L'exploitation forestière, s'empresse-t-il de préciser, "n'est pas le fait des paysans", mais "des gros négociants" venus d'autres régions.
Selon l'Institut d'hydrologie, de météorologie et d'études environnementales IDEAM, un organisme public, près de 925.000 hectares de forêt ont disparu en Colombie depuis 2016, une superficie équivalente à celle de Chypre.
Et 2017, l'année du désarmement des FARC, a été la pire du siècle avec 219.000 hectares déboisés, soit 76% de plus qu'en 2015. L'Amazonie est aujourd'hui la région la plus déboisée (63,7%) du pays.
"Mini-armée" et "mafias"
Les guérilleros ont protégé cette forêt, constatent les villageois. Ils y faisaient régner leur loi. Et contrôlaient les revenus de la coca, qui finançaient leur lutte armée.
Mais "après la paix, les riches sont venus tout anéantir", accuse Edilberto Lozada, agriculteur de 50 ans. Ils ont profité du fait que les habitants étaient "à court d'argent" pour acheter leurs terres à bas prix, ajoute Luis Calle.

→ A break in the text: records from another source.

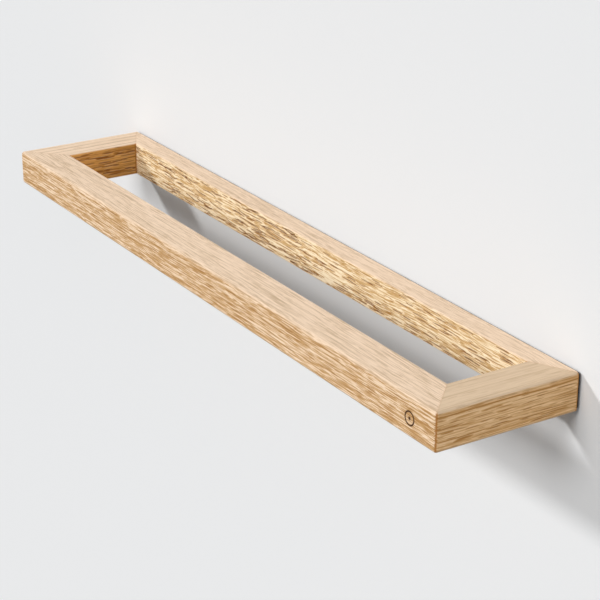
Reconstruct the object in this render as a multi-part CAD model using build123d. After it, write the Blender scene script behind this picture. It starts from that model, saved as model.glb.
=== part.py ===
from build123d import *

import os

# A bicycle wall rack: a rigid ring of four mitred oak rails, which stands out level from a wall
# and holds the bicycle in the slot between its front and back rails. A thin steel plate behind
# the back rail hangs on four wall screws by its keyholes.
#
# All sizes are in millimetres. The origin is on the plate's wall face, at the middle of the rack's
# length and height. +X runs along the wall, +Y into the wall and +Z up.

# Ring
length = 600.0
wood_depth = 111.0
height = 28.0
front_rail_width = 31.0
back_rail_width = 17.0
end_rail_width = 31.0
outer_edge_radius = 2.5
slot_edge_radius = 1.0

# Dowels that cross the mitres, two in each, all along X so that each end rail pushes straight on
dowel_diameter = 8.0
dowel_length = 40.0
dowel_spacing = 14.0
dowel_chamfer = 1.0
dowel_cover = 4.0
dowel_glue_gap = 0.1
dowel_end_gap = 1.0

# Wall plate, a little smaller than the ring all round
plate_thickness = 2.0
plate_inset = 1.2

# Keyholes, entered at the bottom, each with a pocket in the back rail for the wall screw's head
key_count = 4
key_end_distance = 75.0
key_entry_diameter = 10.5
key_neck_width = 5.2
key_drop = 10.0
pocket_margin = 1.0
pocket_depth = 6.0

# Countersunk screws that hold the plate to the back rail, one on each side of each keyhole
screw_key_distance = 20.0
screw_diameter = 3.5
screw_head_diameter = 7.0
screw_length = 14.0
screw_tip_length = 3.0
screw_head_sink = 0.1
screw_hole_gap = 0.15
recess_span = 3.6
recess_width = 0.9
recess_depth = 1.1

# Where the main faces lie
wood_back = -plate_thickness
wood_front = wood_back - wood_depth
slot_front = wood_front + front_rail_width
slot_back = wood_back - back_rail_width
slot_middle = (slot_front + slot_back) / 2
half_length = length / 2
slot_half_length = half_length - end_rail_width


def spun_about_y(outline, x=0.0, z=0.0):
    """Solid of revolution about a line along Y, from (radius, y) points."""
    points = [(radius, y, 0.0) for radius, y in outline]
    profile = make_face(Polyline(*points, close=True))
    return Pos(x, 0, z) * revolve(profile, axis=Axis.Y)


def rod_along_x(radius, x_from, x_to, y, z, end_chamfer=0.0):
    """Cylinder between two places on X, with both ends chamfered if asked."""
    rod = Cylinder(radius, abs(x_to - x_from), rotation=(0, 90, 0))
    if end_chamfer:
        rod = chamfer(rod.edges().filter_by(GeomType.CIRCLE), end_chamfer)
    return Pos((x_from + x_to) / 2, y, z) * rod


def block(x_span, y_span, z_span):
    """Box that fills three (low, high) spans."""
    spans = (x_span, y_span, z_span)
    sizes = [high - low for low, high in spans]
    middles = [(low + high) / 2 for low, high in spans]
    return Pos(*middles) * Box(*sizes)


def ring_blank():
    """The whole ring before it is divided at the mitres, with its outer edges rounded over."""
    half_height = height / 2
    blank = block((-half_length, half_length), (wood_front, wood_back), (-half_height, half_height))
    plate_side = blank.faces().sort_by(Axis.Y)[-1]
    blank = fillet(blank.edges() - plate_side.edges(), outer_edge_radius)
    slot_x = (-slot_half_length, slot_half_length)
    return blank - block(slot_x, (slot_front, slot_back), (-height, height))


def ring_corner(end, inner_y, outer_y):
    """Where a mitre starts at the slot and where it ends outside, in plan."""
    return Vector(end * slot_half_length, inner_y), Vector(end * half_length, outer_y)


def rail_share(first_corner, next_corner):
    """Prism over one rail's share of the ring, from the slot's middle out past two corners."""
    (inner_a, outer_a), (inner_b, outer_b) = first_corner, next_corner
    beyond_a, beyond_b = outer_a * 2 - inner_a, outer_b * 2 - inner_b
    points = [Vector(0, slot_middle), inner_a, beyond_a, beyond_b, inner_b]
    outline = make_face(Polyline(*points, close=True))
    return Pos(0, 0, -height) * extrude(outline, 2 * height, dir=(0, 0, 1))


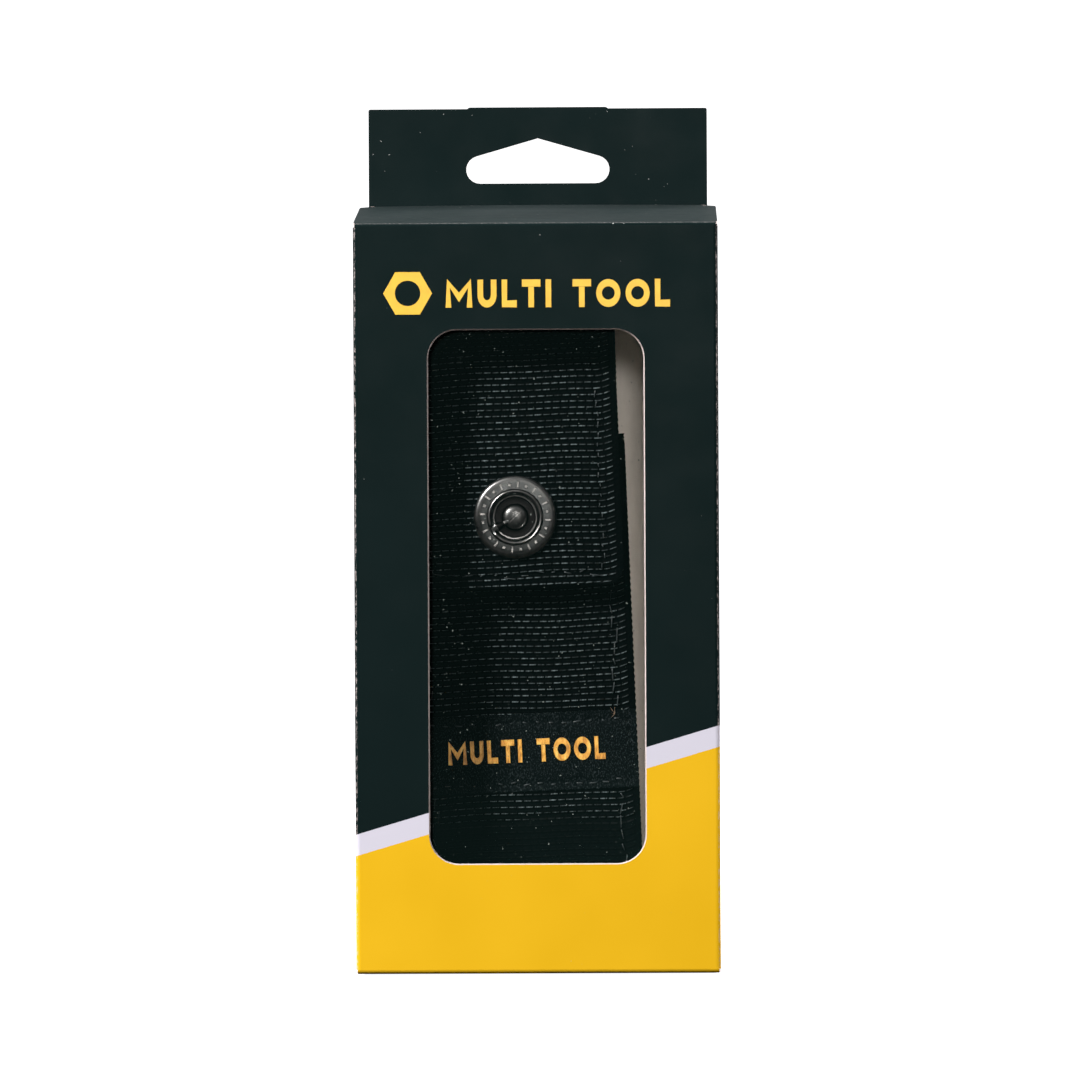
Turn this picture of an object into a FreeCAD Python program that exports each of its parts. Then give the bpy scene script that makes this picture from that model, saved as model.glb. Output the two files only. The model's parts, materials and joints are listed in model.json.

Ils sont aussi venu "choisir" des terres inoccupées, comme on dit localement. Comprendre : défricher à volonté et à la machette de grandes étendues de forêts.
Des clôtures abondent maintenant un peu partout dans la zone. Un homme de 40 ans, s'exprimant sous couvert d'anonymat, estime qu'il a déboisé à lui seul quelque 200 hectares, avant d'abandonner sa tâche, par peur d'être arrêté.
"J'étais capable de défricher un hectare par jour", raconte cet ancien cultivateur de coca. Il se rappelle avoir formé une "mini-armée" d'une douzaine de bûcherons, payés par un "patron" qu'il n'a jamais rencontré.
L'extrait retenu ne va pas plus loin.